◆ GIVEN PROBLEM ◆
Your task is to repeat all of the material exactly.
* Begin INFORMATION SUPPLIED *
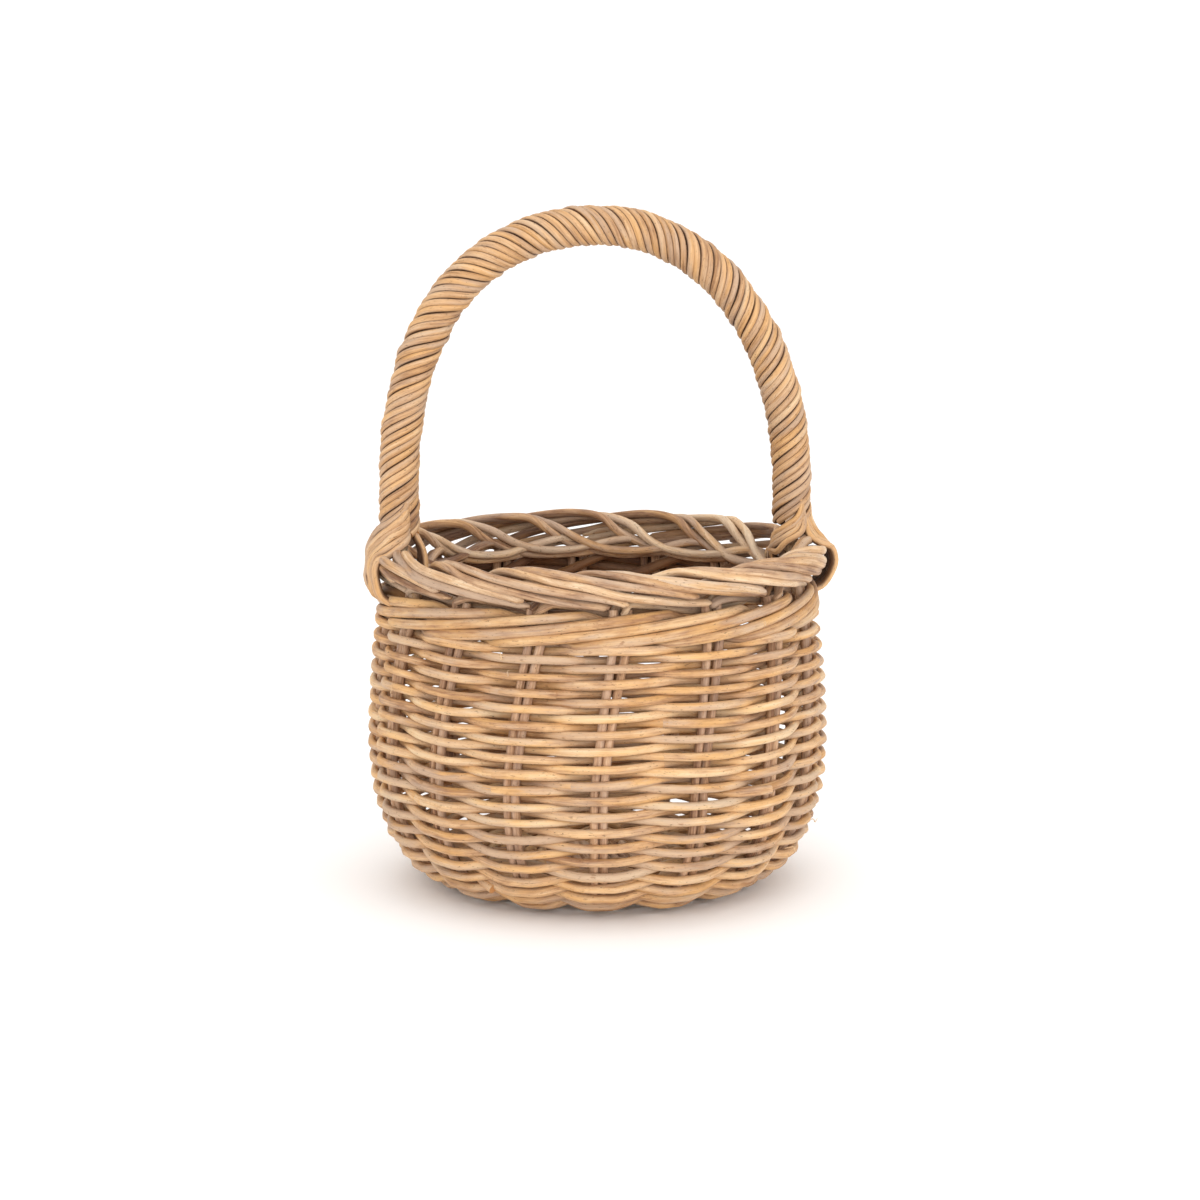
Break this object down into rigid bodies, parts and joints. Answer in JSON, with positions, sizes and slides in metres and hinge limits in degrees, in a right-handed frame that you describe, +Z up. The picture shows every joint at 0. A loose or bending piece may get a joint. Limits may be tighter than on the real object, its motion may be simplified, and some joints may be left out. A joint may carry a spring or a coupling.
{
  "type": "woven fruit basket",
  "caption": "Round bellied basket of woven rattan cane with a waled top, a rolled border and a fixed wrapped bow handle.",
  "frame": {"origin": "centre of the basket at the bottom of its base weave, on the surface it rests on", "axes": "+Z up through the crown of the handle, X along the handle's span, -Y towards the front"},
  "size_m": [0.203, 0.2004, 0.2965],
  "materials": {
    "stake_rattan": "satin",
    "weaver_cane": "satin",
    "wale_cane": "satin",
    "border_cane": "satin",
    "core_rod": "satin",
    "handle_wrap_cane": "satin"
  },
  "bodies": {
    "root": {"base_weave_over": "weaver_cane", "base_weave_under": "weaver_cane", "border_inner_roll": "border_cane", "border_outer_roll": "border_cane", "border_top_roll": "border_cane", "foot_lashing_inner_left": "handle_wrap_cane", "foot_lashing_inner_right": "handle_wrap_cane", "foot_lashing_outer_left": "handle_wrap_cane", "foot_lashing_outer_right": "handle_wrap_cane", "handle_core": "core_rod", "handle_wrap_crown": "handle_wrap_cane", "handle_wrap_left": "handle_wrap_cane", "handle_wrap_right": "handle_wrap_cane", "stake_x_1a": "stake_rattan", "stake_x_1b": "stake_rattan", "stake_x_2a": "stake_rattan", "stake_x_2b": "stake_rattan", "stake_x_3a": "stake_rattan", "stake_x_3b": "stake_rattan", "stake_x_4a": "stake_rattan", "stake_x_4b": "stake_rattan", "stake_y_1a": "stake_rattan", "stake_y_1b": "stake_rattan", "stake_y_2a": "stake_rattan", "stake_y_2b": "stake_rattan", "stake_y_3a": "stake_rattan", "stake_y_3b": "stake_rattan", "stake_y_4a": "stake_rattan", "stake_y_4b": "stake_rattan", "top_wale_1": "wale_cane", "top_wale_2": "wale_cane", "wall_weave_01": "weaver_cane", "wall_weave_02": "weaver_cane", "wall_weave_03": "weaver_cane", "wall_weave_04": "weaver_cane", "wall_weave_05": "weaver_cane", "wall_weave_06": "weaver_cane", "wall_weave_07": "weaver_cane", "wall_weave_08": "weaver_cane", "wall_weave_09": "weaver_cane"}
  },
  "joints": []
}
* End INFORMATION SUPPLIED *
◆ COMPLETE OUTPUT ◆
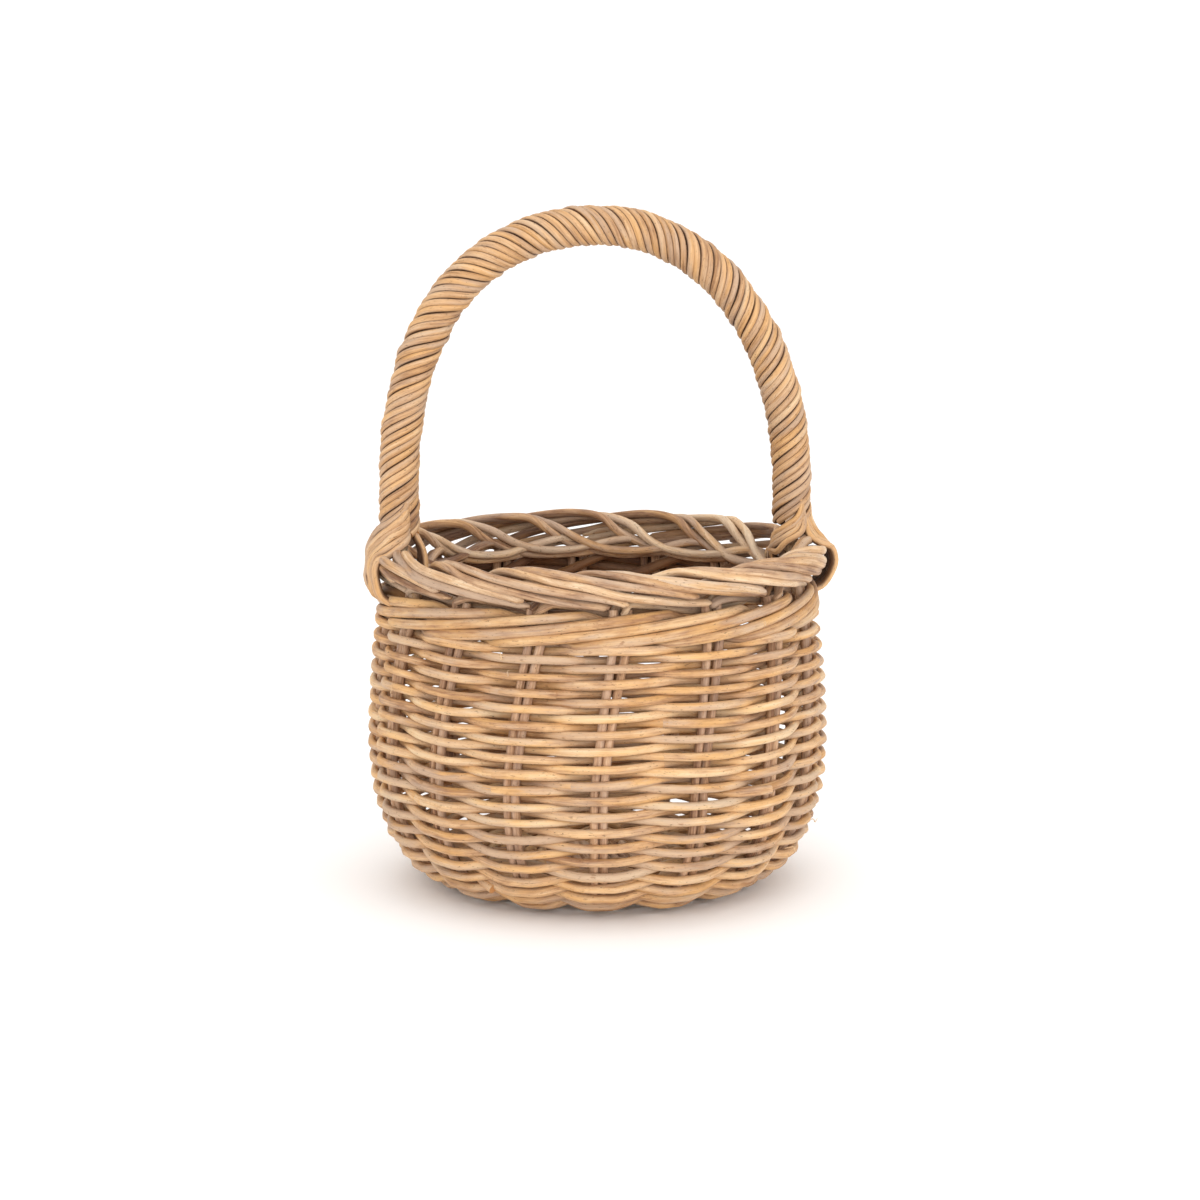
Break this object down into rigid bodies, parts and joints. Answer in JSON, with positions, sizes and slides in metres and hinge limits in degrees, in a right-handed frame that you describe, +Z up. The picture shows every joint at 0. A loose or bending piece may get a joint. Limits may be tighter than on the real object, its motion may be simplified, and some joints may be left out. A joint may carry a spring or a coupling.
{
  "type": "woven fruit basket",
  "caption": "Round bellied basket of woven rattan cane with a waled top, a rolled border and a fixed wrapped bow handle.",
  "frame": {"origin": "centre of the basket at the bottom of its base weave, on the surface it rests on", "axes": "+Z up through the crown of the handle, X along the handle's span, -Y towards the front"},
  "size_m": [0.203, 0.2004, 0.2965],
  "materials": {
    "stake_rattan": "satin",
    "weaver_cane": "satin",
    "wale_cane": "satin",
    "border_cane": "satin",
    "core_rod": "satin",
    "handle_wrap_cane": "satin"
  },
  "bodies": {
    "root": {"base_weave_over": "weaver_cane", "base_weave_under": "weaver_cane", "border_inner_roll": "border_cane", "border_outer_roll": "border_cane", "border_top_roll": "border_cane", "foot_lashing_inner_left": "handle_wrap_cane", "foot_lashing_inner_right": "handle_wrap_cane", "foot_lashing_outer_left": "handle_wrap_cane", "foot_lashing_outer_right": "handle_wrap_cane", "handle_core": "core_rod", "handle_wrap_crown": "handle_wrap_cane", "handle_wrap_left": "handle_wrap_cane", "handle_wrap_right": "handle_wrap_cane", "stake_x_1a": "stake_rattan", "stake_x_1b": "stake_rattan", "stake_x_2a": "stake_rattan", "stake_x_2b": "stake_rattan", "stake_x_3a": "stake_rattan", "stake_x_3b": "stake_rattan", "stake_x_4a": "stake_rattan", "stake_x_4b": "stake_rattan", "stake_y_1a": "stake_rattan", "stake_y_1b": "stake_rattan", "stake_y_2a": "stake_rattan", "stake_y_2b": "stake_rattan", "stake_y_3a": "stake_rattan", "stake_y_3b": "stake_rattan", "stake_y_4a": "stake_rattan", "stake_y_4b": "stake_rattan", "top_wale_1": "wale_cane", "top_wale_2": "wale_cane", "wall_weave_01": "weaver_cane", "wall_weave_02": "weaver_cane", "wall_weave_03": "weaver_cane", "wall_weave_04": "weaver_cane", "wall_weave_05": "weaver_cane", "wall_weave_06": "weaver_cane", "wall_weave_07": "weaver_cane", "wall_weave_08": "weaver_cane", "wall_weave_09": "weaver_cane"}
  },
  "joints": []
}